In 2014 they published their findings showing that the Kostenski man was short and dark-skinned, sharing genetic ancestry with hunter-gatherers in Europe, as well as some Middle Eastern populations.3 It also supported the findings from Ust’-Ishim that humans had at some stage cohabited with Neanderthals.
Today, with the exception of African populations, every other population group has inherited between 1% and 4% of Neanderthal DNA. Even more interesting, is that some of these genes have been linked to medical and physical traits.4
Denisovans: In 2008, at the Denisova Caves in southern Siberia, archaeologists discovered a tiny piece of bone. It was so small one palaeoanthropologist described it as the “most unspectacular fossil” they’d ever seen. However, it was still a bone, and it looked like it came from a finger tip. Archaeologists suspected it might be human because of other artefacts found in the cave, and so the bone was sent to laboratories to see if any DNA could be obtained from it.
Fortunately the cold cave had preserved the DNA especially well, and one of the laboratories was able to extract very high quality sequences from the bone.
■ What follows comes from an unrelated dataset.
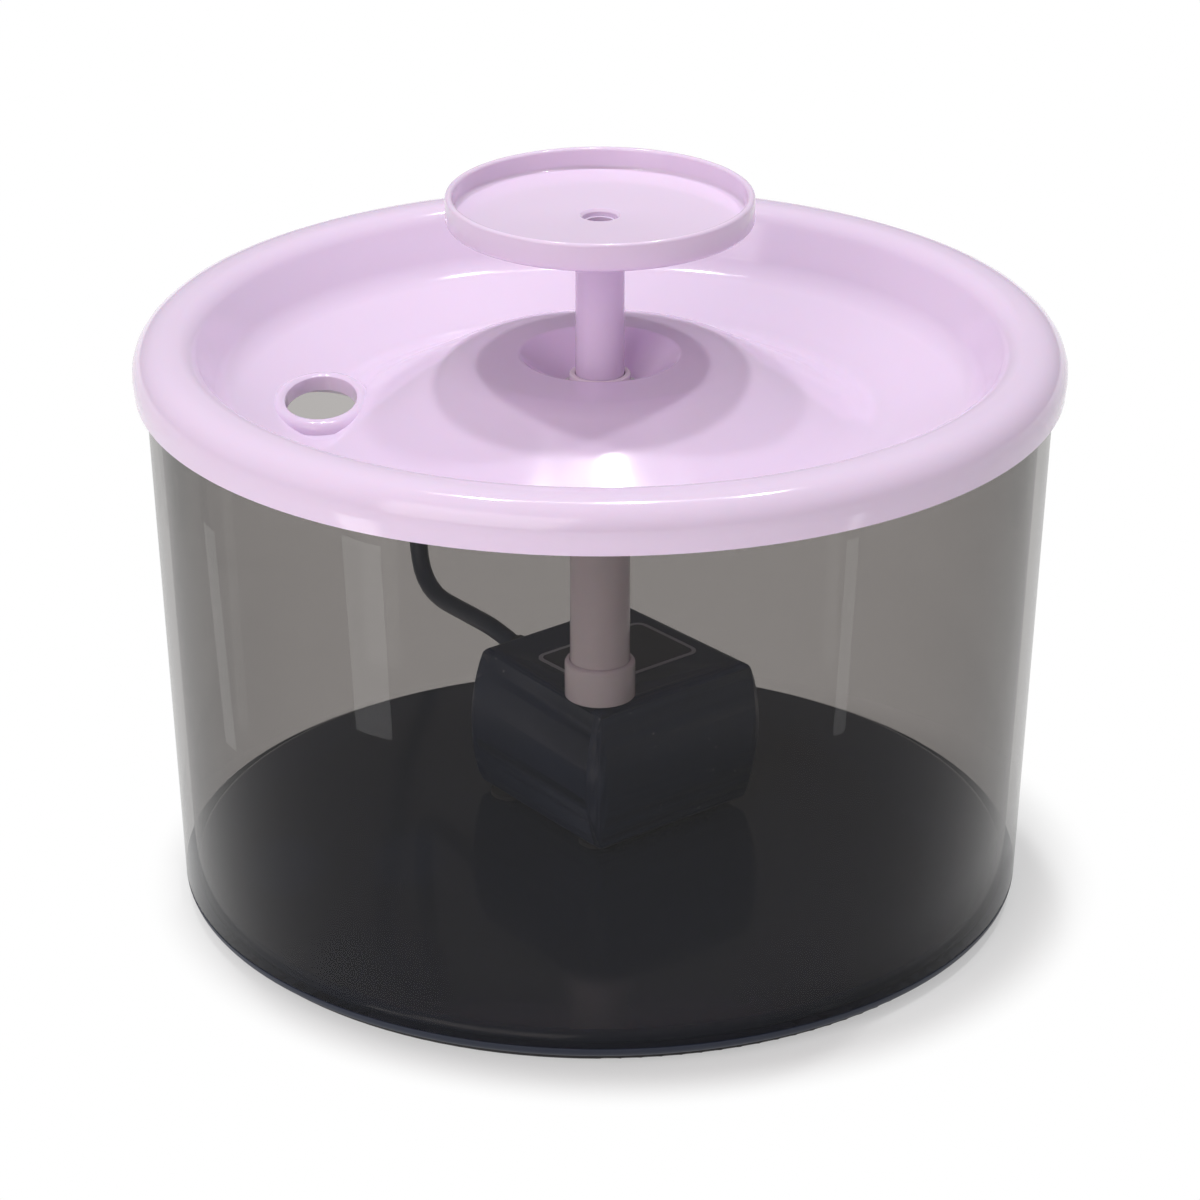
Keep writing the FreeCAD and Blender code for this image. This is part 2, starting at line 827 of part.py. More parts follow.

They found that the DNA wasn’t that of a modern human or a Neanderthal, but was a completely new type of hominin. (Hominin comprises those species regarded as human, directly ancestral to humans, or very closely related to humans).5
Like the Neanderthals, although the Denisovan population eventually disappeared, it was able to interbreed with modern humans, leaving its legacy in the genomes of what are modern-day Melanesian populations including Australian aborigines and those from Southeast Asian islands also have roughly 4% to 6% of Denisovan DNA. This suggests that the two groups might have crossed paths in central Asia and then the modern humans continued on to colonise the islands of Oceania.6
The point is this…
These examples above discuss ancient humans who share DNA with modern descendants. Not just DNA in terms of building blocks, but specific sequences that help us to identify the lineages of certain population groups. This genetic connection between ancient and modern humans demonstrates that modern population groups are direct descendants of these ancient peoples, and not a ‘recreated’ population.
These findings have helped to validate (or in some cases correct) inferences that had been made by disciplines such as comparative anatomy and palaeontology. The fossil evidence is what led researchers to surmise about evolution and common descent, but the impact of genetics and DNA evidence has been powerful. Although by now many thousands of genetic tests have been conducted, not one has given evidence contrary to the view of an evolutionary creation.7
These examples discussed above support the archaeological evidence that there were other populations present at the time of Adam. The fact that DNA from pre-Adamic populations is present in modern day humans proves that there has been a continuous lineage from before Adam through to today.
1 Qiaomei Fu et al, Genome sequence of a 45,000-year-old modern human from western Siberia (Nature, 23/10/2014) 514,445
2 C. Smith (ed.), Encyclopedia of Global Archaeology (Springer Science+Business Media New York, 2013)
3 Andaine Seguin-Orlando et al, Genomic structure in Europeans dating back at least 36,200 years (Science, 6/11/2014) DOI: 10.1126/science.aaa0114
4 Stephanie Dutchen, Neanderthals’ DNA legacy linked to modern ailments (Harvard Medical School Communications, 2014) http://news.harvard.edu/gazette/story/2014/01/neanderthals-dna-legacy-linked-to-modern-ailments/
5 Jamie Shreeve, The Case of the Missing Ancestor (National Geographic, July 2013) https://goo.gl/nRfjl
6 Katherine Harmon, New DNA Analysis Shows Ancient Humans Interbred with Denisovians (Nature/Scientific American, August 2012) https://goo.gl/6KDs1
7 Francisco Ayala, Darwin’s Gift to Science and Religion (Joseph Henry Press, 2007) eBook Location 1903.